Trump confirmed during the joint press conference that Poland will buy nearly three dozen F-35 fighter jets -- worth in excess of $2.5 billion -- as well as an additional $8 billion of liquefied natural gas.

Poland is seeking to ween itself off Russian energy, which accounts for nearly 70 percent of its gas imports. Duda will travel to Houston with Energy Secretary Rick Perry to meet executives of U.S. energy companies during his six-day visit to the United States.

Washington and Warsaw are seeking to halt Russia's plans to build an $11 billion gas pipeline to Germany.

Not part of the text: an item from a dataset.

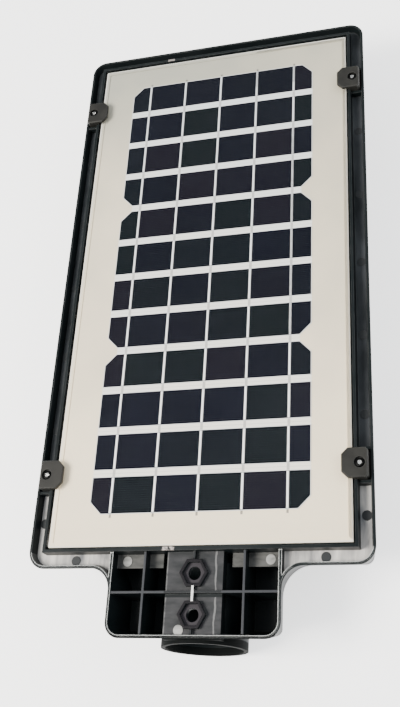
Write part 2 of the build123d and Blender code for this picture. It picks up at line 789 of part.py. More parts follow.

The pipeline would make Germany a "hostage of Russia" while also supporting the Russian economy, Trump said.

"We are protecting Germany from Russia, and Russia is getting billions and billions of dollars of money from Germany," Trump said ahead of his meeting with Duda.

He highlighted that Germany was only spending about 1 percent of gross domestic product on defense, below the 2 percent threshold set by NATO members in 2014.

Hodges said moving troops from Germany to Poland would be taken as a sign that the United States was punishing Berlin for its failure to meet defense spending limits.

However, he said, maligning Berlin was not in Washington's interest.

"We have to make sure that we treat Germany as our most important ally. Spending is such a small component of the relationship. You can't put a price tag on" all that Germany does for the United States, said Hodges, who is now with the Center for European Policy Analysis.